Zahlen ohne Widerrede
Streifzüge 30/2004
2000 Zeichen abwärts
von Franz Schandl
Wer mit Protesten rechnete, hat falsch gerechnet“, schreibt Regina General in ihrem Artikel über die Gesundheitsreform made in Germany. „Der Flur war ruhig. Vorschnell folgere ich: Kaum Betrieb, Kranke meiden den Arztbesuch. Aber ich hatte den verkehrten Gang erwischt und finde schließlich das Wartezimmer, wie es mir die Patienten dieser Ostberliner Augenarztpraxis immer beschrieben haben – voll gestopftKlag- und kommentarlos reichen die Damen und Herren jeden Alters ihre Versicherungskarte über den Tresen und den geforderten Zehn-Euro-Schein dazu. Passend. Was gar nicht nötig gewesen wäre. Dutzende Patienten vor ihnen haben für Wechselgeld gesorgt. Die Schwester freut sich: Keine Frage, keine Bemerkung. Man ist geduldig und zahlt. , Ich hatte damit gerechnet, dass uns der Unmut der Leute trifft‘, sagt sie. Weit gefehlt. Das Geschäft läuft schweigend.“ (Freitag 3/04) Je mehr Arbeit und Geld verfallen, die öffentlichen Kassen sich leeren, desto eifriger ist man von Seiten der Politik bemüht, dieses und jenes zu monetarisieren.
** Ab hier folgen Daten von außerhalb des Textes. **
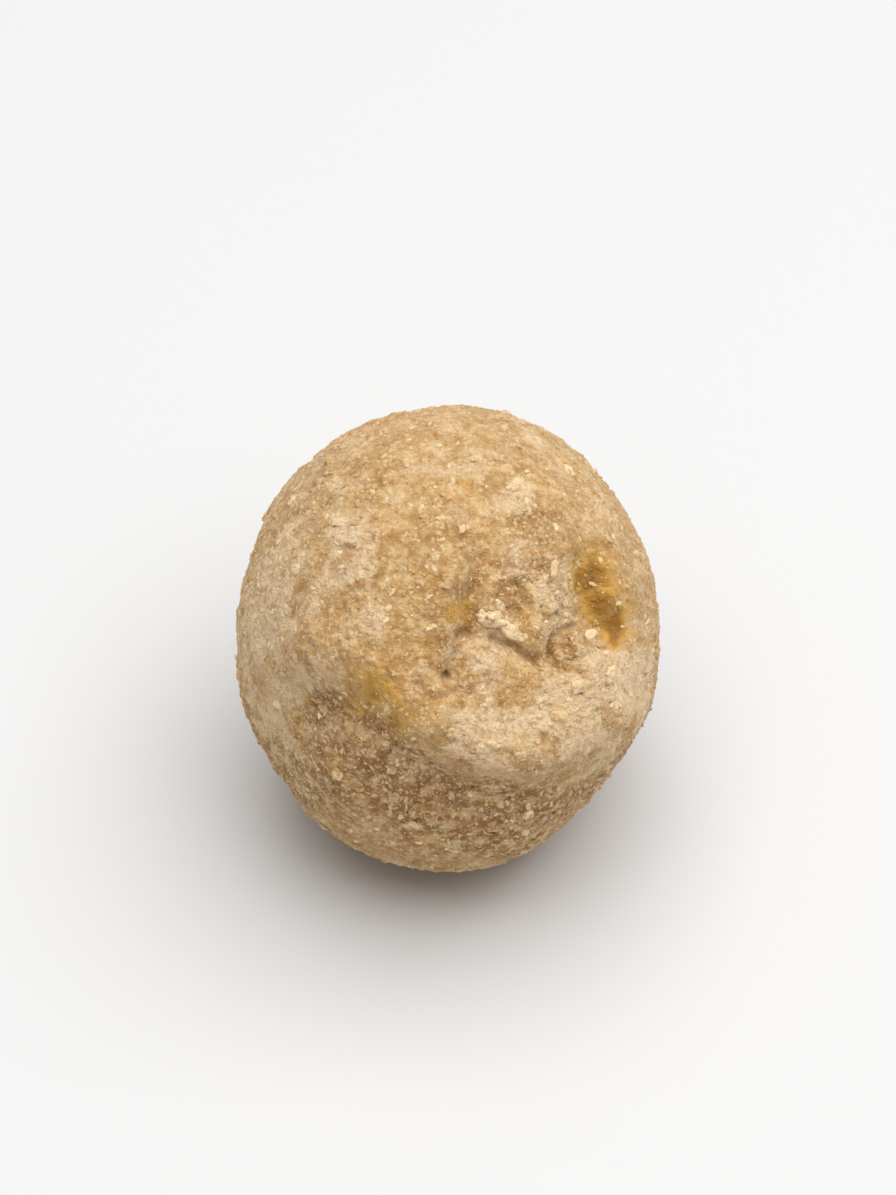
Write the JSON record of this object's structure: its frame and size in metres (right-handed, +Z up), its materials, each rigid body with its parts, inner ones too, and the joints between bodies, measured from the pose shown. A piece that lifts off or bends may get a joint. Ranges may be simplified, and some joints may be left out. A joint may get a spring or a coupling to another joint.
{
  "type": "coconut ladoo",
  "caption": "Hand-rolled ball of grainy coconut sweet dough with a ragged pinched hollow on its face and a small flat to rest on.",
  "frame": {"origin": "on the resting flat, under the middle of the ball's box", "axes": "+Z up, -Y towards the pinched face, +X to the right of someone who faces it"},
  "size_m": [0.0356, 0.0384, 0.0379],
  "materials": {
    "dough": "matt tan dough, grainy, with paler coconut flakes and a dry floury bloom"
  },
  "bodies": {
    "root": {"ladoo": "dough"}
  },
  "joints": []
}
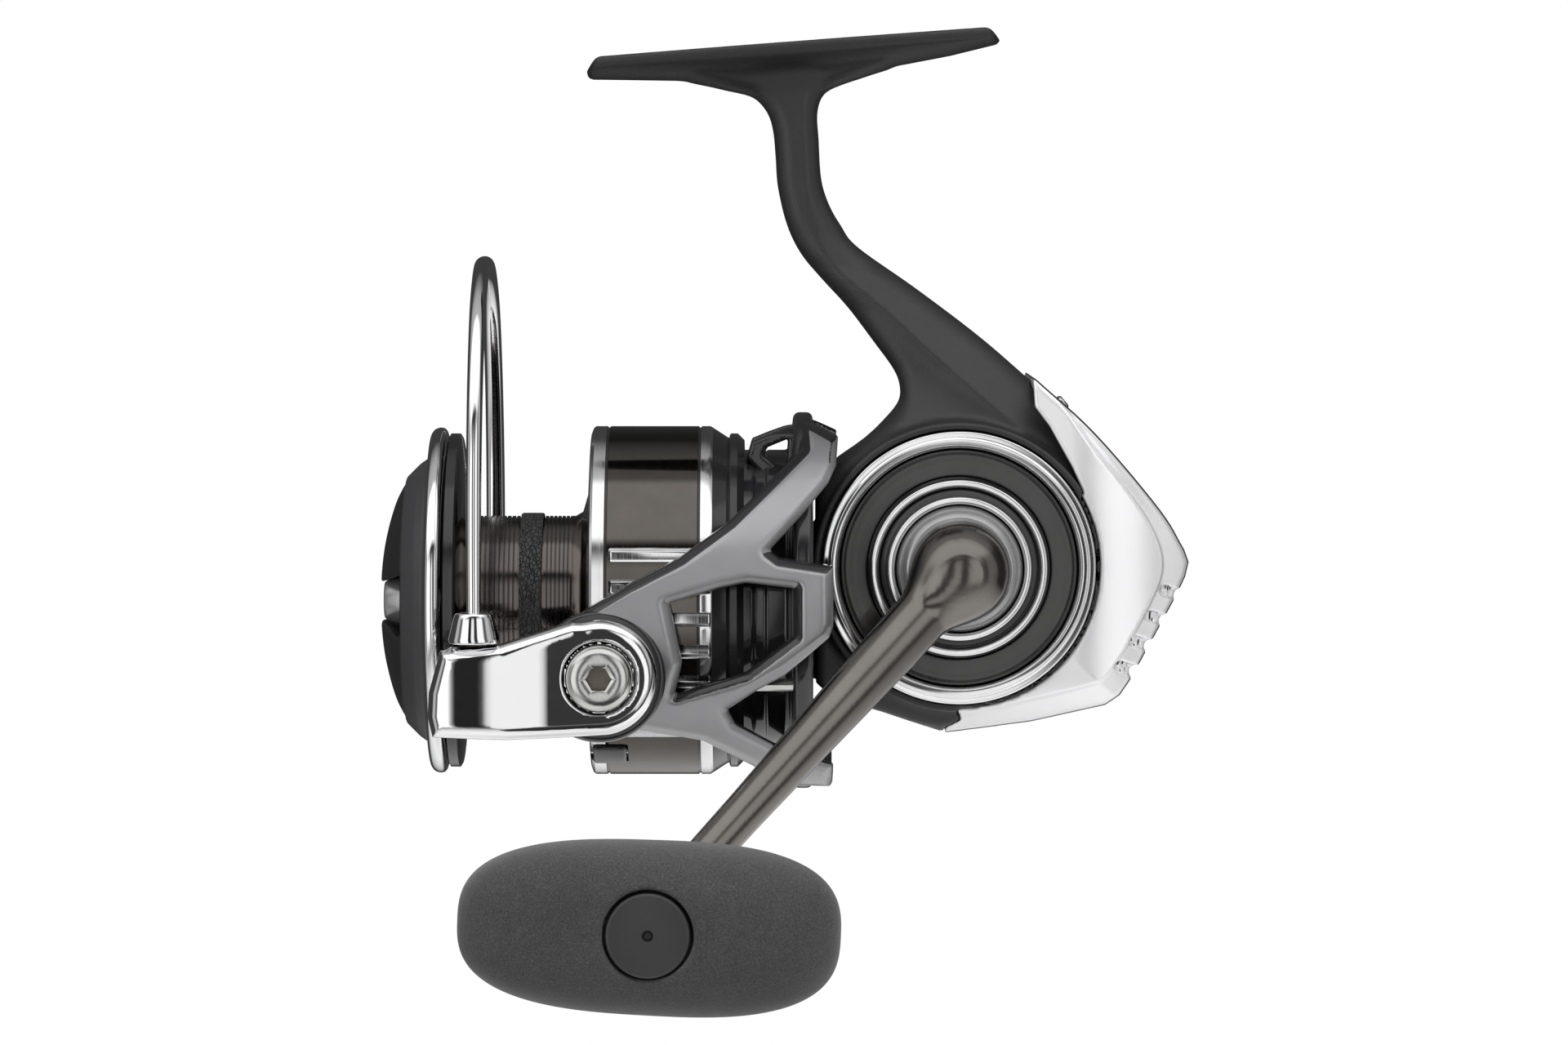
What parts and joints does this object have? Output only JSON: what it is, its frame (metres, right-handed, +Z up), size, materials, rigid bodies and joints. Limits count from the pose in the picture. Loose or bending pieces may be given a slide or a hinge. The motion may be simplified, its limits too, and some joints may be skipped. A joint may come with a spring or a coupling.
{
  "type": "spinning reel",
  "caption": "Fixed-spool fishing reel with foot, geared rotor and bail, front-drag spool and T-bar handle on the left.",
  "frame": {"origin": "centre of the foot's flat top face, where it lies on a rod's reel seat", "axes": "+X forward along the rod, +Y to the handle side, +Z up into the rod; the spool axis rises 4.3 degrees towards +X"},
  "size_m": [0.1328, 0.1309, 0.1487],
  "materials": {
    "housing_paint": "matt black textured paint",
    "cover_metal": "bright satin silver",
    "bright_ring": "turned and polished",
    "black_plastic": "dark satin to gloss",
    "rotor_paint": "grey metallic paint",
    "handle_metal": "gun-metal gloss paint",
    "chrome": "mirror polish",
    "spool_metal": "dark gun-metal anodised, turned",
    "knob_foam": "dense fine-celled foam",
    "rubber": "knurled",
    "felt": "oiled felt",
    "brass": "machined",
    "steel": "machined"
  },
  "bodies": {
    "body": {"body_housing": "housing_paint", "side_cover": "black_plastic", "cover_outer_ring": "bright_ring", "cover_inner_ring": "bright_ring", "bearing_cap": "black_plastic", "seal_ring": "bright_ring", "drive_bearing_near": "steel", "drive_bearing_far": "steel", "shaft_cap": "black_plastic", "rear_cover": "cover_metal", "rear_cover_screw_upper": "steel", "rear_cover_screw_lower": "steel", "pinion_bearing": "steel", "anti_reverse_clutch": "steel", "slider_guide_rod": "steel"},
    "handle": {"drive_gear": "brass", "gear_shaft": "steel", "handle_collar": "rotor_paint", "handle_arm": "handle_metal", "knob_post": "steel"},
    "knob": {"handle_knob": "knob_foam", "knob_cap": "black_plastic", "knob_bearing_inner": "steel", "knob_bearing_outer": "steel"},
    "oscillator": {"oscillating_gear": "brass"},
    "rotor": {"rotor": "rotor_paint", "pinion": "steel", "clutch_sleeve": "steel", "rotor_nut": "brass", "pivot_screw_near": "steel", "pivot_screw_far": "steel"},
    "trip": {"trip_lever": "steel"},
    "bail": {"bail_arm": "chrome", "bail_holder": "chrome", "bail_wire": "chrome", "wire_cone": "chrome", "roller_screw": "steel"},
    "roller": {"line_roller": "chrome", "roller_bearing": "steel"},
    "shaft": {"main_shaft": "steel", "slider": "steel", "slider_screw": "steel", "click_gear": "black_plastic", "spool_washer": "black_plastic"},
    "spool": {"spool": "spool_metal", "spool_lip": "bright_ring", "line_grip_band": "rubber", "line_clip": "black_plastic", "drag_washer_rear": "felt", "drag_washer_steel": "steel", "drag_washer_front": "felt", "drag_retainer": "steel"},
    "drag": {"drag_knob": "black_plastic", "drag_knob_boss": "rotor_paint", "drag_nut": "steel", "drag_spring": "steel"}
  },
  "joints": [
    {"name": "handle_turn", "type": "hinge", "parent": "body", "child": "handle", "pos_m": [-0.01982, 0, -0.08718], "axis": [0, 1, 0], "continuous": true},
    {"name": "knob_spin", "type": "hinge", "parent": "handle", "child": "knob", "pos_m": [0.03278, 0.075, -0.13487], "axis": [0, 1, 0], "continuous": true},
    {"name": "oscillator_spin", "type": "hinge", "parent": "body", "child": "oscillator", "pos_m": [-0.01887, 0.01, -0.09975], "axis": [0, 1, 0], "continuous": true},
    {"name": "rotor_spin", "type": "hinge", "parent": "body", "child": "rotor", "pos_m": [0.01058, 0, -0.09141], "axis": [0.9972, 0, 0.075], "continuous": true},
    {"name": "bail_flip", "type": "hinge", "parent": "rotor", "child": "bail", "pos_m": [0.03896, 0, -0.09931], "axis": [0, 1, 0], "range_deg": [0, 105]},
    {"name": "trip_slide", "type": "slide", "parent": "rotor", "child": "trip", "axis": [-0.9972, 0, -0.075], "range_m": [0, 0.0031]},
    {"name": "roller_spin", "type": "hinge", "parent": "bail", "child": "roller", "pos_m": [0.05935, 0.032, -0.09978], "axis": [-0.075, 0, 0.9972], "continuous": true},
    {"name": "spool_slide", "type": "slide", "parent": "body", "child": "shaft", "axis": [0.9972, 0, 0.075], "range_m": [0, 0.016]},
    {"name": "spool_slip", "type": "hinge", "parent": "shaft", "child": "spool", "pos_m": [0.05047, 0, -0.08841], "axis": [0.9972, 0, 0.075], "continuous": true},
    {"name": "drag_turn", "type": "hinge", "parent": "shaft", "child": "drag", "pos_m": [0.06842, 0, -0.08707], "axis": [0.9972, 0, 0.075], "range_deg": [-360, 360]}
  ],
  "couplings": [
    {"joint": "rotor_spin", "follows": "handle_turn", "ratio": 5.7143},
    {"joint": "oscillator_spin", "follows": "handle_turn", "ratio": -0.38461},
    {"joint": "trip_slide", "follows": "bail_flip", "m_per_rad": 0.001637}
  ]
}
Möglich ist das freilich nur, indem man den so genannten Kunden in die Taschen greift, Leistungen abbaut oder nur noch gegen Kostenersatz anbietet. Das mag das eine oder andere Loch stopfen, aber es wird anderswo Löcher aufreißen. Jene, die sich die neuen Verhältnisse nicht leisten können, werden auf der Strecke bleiben. Das ist auch marktgerecht: Ein Armer, der früher verstirbt, ist billiger, als wenn man ihn auf öffentliche Kosten hegt und pflegt. Alle wissen und spüren, dass es so nicht weitergeht, aber alle verhalten sich so, als ob es unbedingt so weitergehen müsste. An Alternativen will niemand recht glauben. Nein, da haben wir uns schon zu oft die Finger verbrannt. Irgendwie wird es schon gehen. So ungefähr könnte man Lage und Stimmung beschreiben. Positiv denken heißt, das eigene Schicksal nicht einmal mehr beklagen zu können.